TASK DETAILS:
Reproduce exactly and only the lines running from the one with "build_plug()" through the one with "before = set(bpy.data.objects)", both end lines included.

(Records with modeling code)
--------------------

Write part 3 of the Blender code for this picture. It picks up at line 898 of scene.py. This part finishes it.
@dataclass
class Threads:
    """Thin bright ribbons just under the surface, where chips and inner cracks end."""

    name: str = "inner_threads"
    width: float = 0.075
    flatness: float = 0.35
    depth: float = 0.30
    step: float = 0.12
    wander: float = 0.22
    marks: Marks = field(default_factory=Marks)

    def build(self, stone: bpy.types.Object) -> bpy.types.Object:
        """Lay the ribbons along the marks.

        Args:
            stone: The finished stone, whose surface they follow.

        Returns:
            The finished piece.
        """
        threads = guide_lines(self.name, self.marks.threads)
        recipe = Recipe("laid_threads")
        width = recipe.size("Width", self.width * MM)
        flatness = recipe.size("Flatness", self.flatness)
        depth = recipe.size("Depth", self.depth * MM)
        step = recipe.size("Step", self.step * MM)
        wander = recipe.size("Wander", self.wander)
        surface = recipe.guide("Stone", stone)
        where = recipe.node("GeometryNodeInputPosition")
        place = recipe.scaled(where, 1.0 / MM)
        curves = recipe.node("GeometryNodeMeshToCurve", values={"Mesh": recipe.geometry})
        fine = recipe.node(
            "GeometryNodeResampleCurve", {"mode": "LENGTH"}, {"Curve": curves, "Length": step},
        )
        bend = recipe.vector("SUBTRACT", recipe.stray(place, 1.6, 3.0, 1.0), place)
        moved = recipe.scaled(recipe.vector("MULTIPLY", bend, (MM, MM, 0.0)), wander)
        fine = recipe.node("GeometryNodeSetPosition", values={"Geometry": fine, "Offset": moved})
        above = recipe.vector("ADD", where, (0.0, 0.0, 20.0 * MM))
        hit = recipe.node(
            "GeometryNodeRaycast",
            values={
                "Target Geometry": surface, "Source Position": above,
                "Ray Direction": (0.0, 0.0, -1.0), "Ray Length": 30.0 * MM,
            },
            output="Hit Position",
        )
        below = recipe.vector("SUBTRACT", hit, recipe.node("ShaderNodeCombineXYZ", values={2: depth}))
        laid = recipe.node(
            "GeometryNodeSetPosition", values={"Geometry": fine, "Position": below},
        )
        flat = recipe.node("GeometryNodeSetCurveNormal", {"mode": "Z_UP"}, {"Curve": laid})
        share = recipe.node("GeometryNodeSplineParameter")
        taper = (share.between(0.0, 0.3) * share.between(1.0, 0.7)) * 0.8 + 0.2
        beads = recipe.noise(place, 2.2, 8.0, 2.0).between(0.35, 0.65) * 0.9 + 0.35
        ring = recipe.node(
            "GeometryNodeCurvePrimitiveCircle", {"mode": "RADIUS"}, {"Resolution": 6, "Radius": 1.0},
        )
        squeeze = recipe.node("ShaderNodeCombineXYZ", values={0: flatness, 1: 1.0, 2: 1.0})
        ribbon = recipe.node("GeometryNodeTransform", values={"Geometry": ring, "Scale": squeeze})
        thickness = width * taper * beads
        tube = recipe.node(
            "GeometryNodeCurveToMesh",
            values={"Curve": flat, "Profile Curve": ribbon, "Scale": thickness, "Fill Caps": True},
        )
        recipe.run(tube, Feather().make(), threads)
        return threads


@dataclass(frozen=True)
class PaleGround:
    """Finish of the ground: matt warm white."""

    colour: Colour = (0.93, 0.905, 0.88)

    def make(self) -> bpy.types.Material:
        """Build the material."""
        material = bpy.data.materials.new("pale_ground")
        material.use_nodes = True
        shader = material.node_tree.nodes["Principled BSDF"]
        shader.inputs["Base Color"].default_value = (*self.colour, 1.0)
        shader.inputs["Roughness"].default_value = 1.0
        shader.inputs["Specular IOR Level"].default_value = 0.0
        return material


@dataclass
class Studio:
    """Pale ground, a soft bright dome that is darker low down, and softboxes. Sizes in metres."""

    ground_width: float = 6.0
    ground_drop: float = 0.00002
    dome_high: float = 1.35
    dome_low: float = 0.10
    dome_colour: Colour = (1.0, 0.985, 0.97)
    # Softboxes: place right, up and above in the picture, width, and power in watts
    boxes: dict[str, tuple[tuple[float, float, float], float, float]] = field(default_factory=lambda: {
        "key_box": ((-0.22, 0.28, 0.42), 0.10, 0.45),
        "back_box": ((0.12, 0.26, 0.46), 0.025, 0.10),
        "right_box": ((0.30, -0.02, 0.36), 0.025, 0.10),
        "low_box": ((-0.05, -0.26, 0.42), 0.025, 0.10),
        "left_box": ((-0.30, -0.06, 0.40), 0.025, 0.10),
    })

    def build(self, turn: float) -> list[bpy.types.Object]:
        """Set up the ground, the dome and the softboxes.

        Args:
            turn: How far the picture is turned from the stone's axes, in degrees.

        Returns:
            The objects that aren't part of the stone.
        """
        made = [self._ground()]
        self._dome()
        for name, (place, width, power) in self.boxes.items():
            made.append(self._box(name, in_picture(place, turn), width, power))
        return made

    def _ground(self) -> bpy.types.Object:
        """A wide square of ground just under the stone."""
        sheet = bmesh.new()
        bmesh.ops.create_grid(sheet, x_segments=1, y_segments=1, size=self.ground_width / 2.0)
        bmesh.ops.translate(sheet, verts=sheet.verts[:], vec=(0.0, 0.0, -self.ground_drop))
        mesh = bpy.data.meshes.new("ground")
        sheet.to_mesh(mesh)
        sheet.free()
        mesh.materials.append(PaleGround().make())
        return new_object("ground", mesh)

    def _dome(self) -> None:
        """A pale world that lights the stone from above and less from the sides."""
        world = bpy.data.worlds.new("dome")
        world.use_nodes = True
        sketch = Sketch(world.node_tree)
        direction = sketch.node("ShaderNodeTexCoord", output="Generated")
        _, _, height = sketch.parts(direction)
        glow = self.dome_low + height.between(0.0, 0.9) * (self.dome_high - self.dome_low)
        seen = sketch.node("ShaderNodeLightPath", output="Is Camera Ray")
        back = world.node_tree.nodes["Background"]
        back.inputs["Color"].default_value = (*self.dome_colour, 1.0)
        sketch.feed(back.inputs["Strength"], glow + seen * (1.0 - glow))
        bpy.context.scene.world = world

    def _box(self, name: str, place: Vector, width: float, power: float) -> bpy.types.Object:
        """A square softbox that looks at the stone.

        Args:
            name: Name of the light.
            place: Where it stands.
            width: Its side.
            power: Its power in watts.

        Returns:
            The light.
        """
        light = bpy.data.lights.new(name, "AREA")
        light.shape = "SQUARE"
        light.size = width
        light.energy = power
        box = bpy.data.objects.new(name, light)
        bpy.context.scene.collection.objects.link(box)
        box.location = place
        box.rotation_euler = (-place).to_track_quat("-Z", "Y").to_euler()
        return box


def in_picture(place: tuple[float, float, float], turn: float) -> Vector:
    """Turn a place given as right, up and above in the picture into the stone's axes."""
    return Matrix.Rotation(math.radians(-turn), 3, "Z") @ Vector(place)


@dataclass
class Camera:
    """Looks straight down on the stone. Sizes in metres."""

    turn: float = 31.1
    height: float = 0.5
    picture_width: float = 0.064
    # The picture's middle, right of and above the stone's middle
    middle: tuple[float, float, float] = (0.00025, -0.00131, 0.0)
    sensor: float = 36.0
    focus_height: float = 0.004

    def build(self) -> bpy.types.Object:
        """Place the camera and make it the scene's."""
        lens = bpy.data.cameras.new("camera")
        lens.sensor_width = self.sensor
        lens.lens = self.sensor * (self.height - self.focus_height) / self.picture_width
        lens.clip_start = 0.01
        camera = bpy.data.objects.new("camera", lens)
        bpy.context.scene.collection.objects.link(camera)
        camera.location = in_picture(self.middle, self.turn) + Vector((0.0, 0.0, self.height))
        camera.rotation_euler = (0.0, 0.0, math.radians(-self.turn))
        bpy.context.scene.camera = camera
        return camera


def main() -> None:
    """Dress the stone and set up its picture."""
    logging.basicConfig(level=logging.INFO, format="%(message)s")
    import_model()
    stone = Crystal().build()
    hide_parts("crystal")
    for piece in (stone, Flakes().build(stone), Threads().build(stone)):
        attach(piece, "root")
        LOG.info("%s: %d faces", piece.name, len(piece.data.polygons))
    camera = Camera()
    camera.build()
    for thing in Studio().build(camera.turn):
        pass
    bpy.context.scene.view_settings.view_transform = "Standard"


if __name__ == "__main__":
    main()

--------------------

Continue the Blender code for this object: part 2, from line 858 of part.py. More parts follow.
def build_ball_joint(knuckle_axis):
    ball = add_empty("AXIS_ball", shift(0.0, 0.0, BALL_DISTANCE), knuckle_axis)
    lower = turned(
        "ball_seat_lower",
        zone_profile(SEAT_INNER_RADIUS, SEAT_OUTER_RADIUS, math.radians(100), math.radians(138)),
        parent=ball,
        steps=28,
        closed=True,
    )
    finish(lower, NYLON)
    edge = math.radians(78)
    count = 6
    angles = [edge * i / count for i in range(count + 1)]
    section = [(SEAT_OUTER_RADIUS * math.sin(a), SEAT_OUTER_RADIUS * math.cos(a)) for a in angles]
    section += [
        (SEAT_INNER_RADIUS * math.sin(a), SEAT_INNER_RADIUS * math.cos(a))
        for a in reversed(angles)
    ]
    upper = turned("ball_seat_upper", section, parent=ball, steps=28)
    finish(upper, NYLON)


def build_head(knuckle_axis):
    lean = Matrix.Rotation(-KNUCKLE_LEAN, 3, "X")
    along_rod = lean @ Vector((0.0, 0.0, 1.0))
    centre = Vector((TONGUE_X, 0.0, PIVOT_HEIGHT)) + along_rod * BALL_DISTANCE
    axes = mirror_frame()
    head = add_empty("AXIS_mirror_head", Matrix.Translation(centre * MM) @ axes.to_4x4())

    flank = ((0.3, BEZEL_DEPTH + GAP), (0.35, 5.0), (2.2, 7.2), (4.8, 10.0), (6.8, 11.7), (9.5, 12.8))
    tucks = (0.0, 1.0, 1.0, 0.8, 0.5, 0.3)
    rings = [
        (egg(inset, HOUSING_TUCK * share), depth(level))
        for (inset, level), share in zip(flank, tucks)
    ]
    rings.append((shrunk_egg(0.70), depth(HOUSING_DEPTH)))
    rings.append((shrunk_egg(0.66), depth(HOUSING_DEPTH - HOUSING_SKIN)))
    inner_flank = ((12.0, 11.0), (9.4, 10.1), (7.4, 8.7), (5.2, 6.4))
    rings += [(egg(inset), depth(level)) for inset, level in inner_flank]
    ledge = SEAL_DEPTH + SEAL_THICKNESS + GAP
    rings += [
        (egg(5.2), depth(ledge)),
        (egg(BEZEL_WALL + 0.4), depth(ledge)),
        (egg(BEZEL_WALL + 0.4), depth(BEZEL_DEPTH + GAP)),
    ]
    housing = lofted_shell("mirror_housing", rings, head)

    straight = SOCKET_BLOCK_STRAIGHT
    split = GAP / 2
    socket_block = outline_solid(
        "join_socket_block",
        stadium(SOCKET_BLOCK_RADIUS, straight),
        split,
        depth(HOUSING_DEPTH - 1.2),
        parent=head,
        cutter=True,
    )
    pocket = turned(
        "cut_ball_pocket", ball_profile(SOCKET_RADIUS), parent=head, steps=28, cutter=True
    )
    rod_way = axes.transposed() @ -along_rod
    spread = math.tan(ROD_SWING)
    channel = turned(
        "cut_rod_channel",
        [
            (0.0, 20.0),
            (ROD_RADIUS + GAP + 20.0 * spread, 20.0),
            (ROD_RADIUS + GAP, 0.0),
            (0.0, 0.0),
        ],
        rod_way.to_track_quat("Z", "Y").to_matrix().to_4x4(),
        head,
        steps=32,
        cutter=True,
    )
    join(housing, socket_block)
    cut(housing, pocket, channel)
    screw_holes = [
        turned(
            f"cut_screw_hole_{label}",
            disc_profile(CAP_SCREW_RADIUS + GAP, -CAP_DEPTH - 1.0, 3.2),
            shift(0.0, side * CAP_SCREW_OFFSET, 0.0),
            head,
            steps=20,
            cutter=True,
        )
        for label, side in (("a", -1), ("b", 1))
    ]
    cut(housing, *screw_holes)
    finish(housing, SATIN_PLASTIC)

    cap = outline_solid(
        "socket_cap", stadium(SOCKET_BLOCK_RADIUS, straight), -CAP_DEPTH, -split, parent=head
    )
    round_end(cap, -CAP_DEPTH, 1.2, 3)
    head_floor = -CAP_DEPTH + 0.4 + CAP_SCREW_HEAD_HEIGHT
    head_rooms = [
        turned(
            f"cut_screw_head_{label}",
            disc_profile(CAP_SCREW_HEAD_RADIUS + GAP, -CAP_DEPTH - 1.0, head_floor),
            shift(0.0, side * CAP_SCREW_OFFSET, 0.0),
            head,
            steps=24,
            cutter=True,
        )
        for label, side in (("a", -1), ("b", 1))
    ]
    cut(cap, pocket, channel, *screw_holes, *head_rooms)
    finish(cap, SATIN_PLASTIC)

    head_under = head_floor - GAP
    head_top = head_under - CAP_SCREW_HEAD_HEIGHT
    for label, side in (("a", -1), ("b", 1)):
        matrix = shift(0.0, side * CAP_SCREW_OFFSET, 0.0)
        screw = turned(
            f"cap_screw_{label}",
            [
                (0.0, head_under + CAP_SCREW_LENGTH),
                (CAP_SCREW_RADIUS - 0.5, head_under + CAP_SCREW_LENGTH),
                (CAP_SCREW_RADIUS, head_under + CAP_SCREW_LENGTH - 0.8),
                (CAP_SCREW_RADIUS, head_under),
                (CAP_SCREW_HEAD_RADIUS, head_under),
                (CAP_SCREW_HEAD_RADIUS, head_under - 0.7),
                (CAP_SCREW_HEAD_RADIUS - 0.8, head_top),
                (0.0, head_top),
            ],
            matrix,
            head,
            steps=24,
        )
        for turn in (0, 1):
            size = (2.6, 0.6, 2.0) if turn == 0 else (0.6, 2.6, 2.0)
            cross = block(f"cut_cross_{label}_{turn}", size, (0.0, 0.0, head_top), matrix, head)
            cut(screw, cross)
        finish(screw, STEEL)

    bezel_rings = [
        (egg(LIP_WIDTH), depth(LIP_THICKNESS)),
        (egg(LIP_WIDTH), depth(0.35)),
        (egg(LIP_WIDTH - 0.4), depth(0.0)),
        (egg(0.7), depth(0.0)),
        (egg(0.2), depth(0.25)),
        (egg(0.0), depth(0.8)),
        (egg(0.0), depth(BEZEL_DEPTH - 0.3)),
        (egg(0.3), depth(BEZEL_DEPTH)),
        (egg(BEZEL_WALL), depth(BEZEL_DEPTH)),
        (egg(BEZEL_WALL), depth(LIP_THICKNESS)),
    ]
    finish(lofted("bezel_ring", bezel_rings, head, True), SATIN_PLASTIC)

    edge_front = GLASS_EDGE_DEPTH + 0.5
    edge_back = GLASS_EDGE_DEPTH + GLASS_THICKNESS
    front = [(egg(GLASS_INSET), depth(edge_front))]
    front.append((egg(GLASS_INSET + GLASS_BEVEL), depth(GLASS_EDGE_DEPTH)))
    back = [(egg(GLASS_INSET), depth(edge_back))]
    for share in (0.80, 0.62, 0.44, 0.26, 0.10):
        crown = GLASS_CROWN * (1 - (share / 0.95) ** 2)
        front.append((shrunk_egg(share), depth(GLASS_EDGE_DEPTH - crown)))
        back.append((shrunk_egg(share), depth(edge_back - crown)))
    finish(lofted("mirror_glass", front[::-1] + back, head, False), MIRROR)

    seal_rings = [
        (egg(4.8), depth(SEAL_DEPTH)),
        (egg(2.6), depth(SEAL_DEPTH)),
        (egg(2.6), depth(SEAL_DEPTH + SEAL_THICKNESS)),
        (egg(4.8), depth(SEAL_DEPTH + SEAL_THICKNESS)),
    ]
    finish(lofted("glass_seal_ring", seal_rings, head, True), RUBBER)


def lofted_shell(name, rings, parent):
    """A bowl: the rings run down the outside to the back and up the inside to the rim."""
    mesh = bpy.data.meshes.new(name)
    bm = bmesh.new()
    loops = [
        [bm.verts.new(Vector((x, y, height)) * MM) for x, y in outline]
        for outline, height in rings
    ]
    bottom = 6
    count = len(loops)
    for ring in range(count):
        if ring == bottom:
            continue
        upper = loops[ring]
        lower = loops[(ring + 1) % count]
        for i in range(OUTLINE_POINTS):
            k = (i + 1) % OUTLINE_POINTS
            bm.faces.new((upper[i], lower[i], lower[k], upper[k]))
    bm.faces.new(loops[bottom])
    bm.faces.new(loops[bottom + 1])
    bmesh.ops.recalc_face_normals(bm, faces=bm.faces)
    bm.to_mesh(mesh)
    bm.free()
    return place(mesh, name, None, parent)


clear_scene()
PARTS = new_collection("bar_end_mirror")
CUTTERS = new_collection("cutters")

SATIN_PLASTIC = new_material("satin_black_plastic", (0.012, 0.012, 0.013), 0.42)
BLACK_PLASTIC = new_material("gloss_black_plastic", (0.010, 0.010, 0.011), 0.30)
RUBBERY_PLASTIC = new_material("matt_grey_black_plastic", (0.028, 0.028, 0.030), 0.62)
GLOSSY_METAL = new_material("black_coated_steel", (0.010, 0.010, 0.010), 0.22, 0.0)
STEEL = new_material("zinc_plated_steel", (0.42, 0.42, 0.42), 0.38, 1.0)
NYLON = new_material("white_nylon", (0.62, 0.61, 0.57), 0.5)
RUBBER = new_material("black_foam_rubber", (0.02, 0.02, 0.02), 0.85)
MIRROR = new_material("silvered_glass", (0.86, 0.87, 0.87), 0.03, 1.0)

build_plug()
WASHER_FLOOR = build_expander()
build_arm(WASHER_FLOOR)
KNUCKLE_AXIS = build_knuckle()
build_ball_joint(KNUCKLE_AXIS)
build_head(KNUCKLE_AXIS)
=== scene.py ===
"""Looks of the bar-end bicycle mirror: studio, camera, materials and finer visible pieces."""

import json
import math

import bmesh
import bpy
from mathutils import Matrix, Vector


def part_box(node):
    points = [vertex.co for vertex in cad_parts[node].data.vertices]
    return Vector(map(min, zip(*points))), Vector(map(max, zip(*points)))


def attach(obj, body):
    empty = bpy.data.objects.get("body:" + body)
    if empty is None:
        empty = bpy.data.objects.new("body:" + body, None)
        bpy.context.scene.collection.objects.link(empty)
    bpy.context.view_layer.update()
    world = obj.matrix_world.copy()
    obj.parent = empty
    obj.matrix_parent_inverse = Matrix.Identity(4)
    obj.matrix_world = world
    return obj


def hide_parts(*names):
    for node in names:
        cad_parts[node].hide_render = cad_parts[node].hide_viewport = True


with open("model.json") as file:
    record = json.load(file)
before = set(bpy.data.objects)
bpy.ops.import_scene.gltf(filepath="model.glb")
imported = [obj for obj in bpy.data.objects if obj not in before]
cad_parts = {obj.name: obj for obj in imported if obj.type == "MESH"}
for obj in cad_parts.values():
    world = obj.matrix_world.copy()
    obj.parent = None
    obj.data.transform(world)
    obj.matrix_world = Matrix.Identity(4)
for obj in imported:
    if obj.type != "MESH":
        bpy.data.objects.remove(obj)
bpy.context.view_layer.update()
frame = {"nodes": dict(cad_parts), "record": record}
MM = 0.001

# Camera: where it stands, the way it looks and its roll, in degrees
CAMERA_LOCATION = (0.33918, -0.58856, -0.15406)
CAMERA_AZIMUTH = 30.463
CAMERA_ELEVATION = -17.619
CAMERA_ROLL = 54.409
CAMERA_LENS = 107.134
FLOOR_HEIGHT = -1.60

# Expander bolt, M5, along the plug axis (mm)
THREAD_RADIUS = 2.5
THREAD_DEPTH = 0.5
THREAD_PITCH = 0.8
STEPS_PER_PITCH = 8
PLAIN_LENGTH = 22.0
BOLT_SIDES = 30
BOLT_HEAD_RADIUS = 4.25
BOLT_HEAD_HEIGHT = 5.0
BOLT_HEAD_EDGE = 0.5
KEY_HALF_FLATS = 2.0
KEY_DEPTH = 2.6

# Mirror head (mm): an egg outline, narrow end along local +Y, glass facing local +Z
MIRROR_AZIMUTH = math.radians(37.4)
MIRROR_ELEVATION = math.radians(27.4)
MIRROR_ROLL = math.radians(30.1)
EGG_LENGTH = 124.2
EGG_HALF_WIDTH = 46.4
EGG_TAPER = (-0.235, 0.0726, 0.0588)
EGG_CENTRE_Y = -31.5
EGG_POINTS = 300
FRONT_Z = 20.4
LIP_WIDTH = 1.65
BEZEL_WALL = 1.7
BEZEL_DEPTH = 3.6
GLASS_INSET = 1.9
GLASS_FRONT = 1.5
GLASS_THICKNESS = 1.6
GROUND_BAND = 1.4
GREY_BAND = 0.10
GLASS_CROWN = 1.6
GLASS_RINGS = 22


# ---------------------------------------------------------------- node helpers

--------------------

COMPLETE OUTPUT:
build_plug()
WASHER_FLOOR = build_expander()
build_arm(WASHER_FLOOR)
KNUCKLE_AXIS = build_knuckle()
build_ball_joint(KNUCKLE_AXIS)
build_head(KNUCKLE_AXIS)
=== scene.py ===
"""Looks of the bar-end bicycle mirror: studio, camera, materials and finer visible pieces."""

import json
import math

import bmesh
import bpy
from mathutils import Matrix, Vector


def part_box(node):
    points = [vertex.co for vertex in cad_parts[node].data.vertices]
    return Vector(map(min, zip(*points))), Vector(map(max, zip(*points)))


def attach(obj, body):
    empty = bpy.data.objects.get("body:" + body)
    if empty is None:
        empty = bpy.data.objects.new("body:" + body, None)
        bpy.context.scene.collection.objects.link(empty)
    bpy.context.view_layer.update()
    world = obj.matrix_world.copy()
    obj.parent = empty
    obj.matrix_parent_inverse = Matrix.Identity(4)
    obj.matrix_world = world
    return obj


def hide_parts(*names):
    for node in names:
        cad_parts[node].hide_render = cad_parts[node].hide_viewport = True


with open("model.json") as file:
    record = json.load(file)
before = set(bpy.data.objects)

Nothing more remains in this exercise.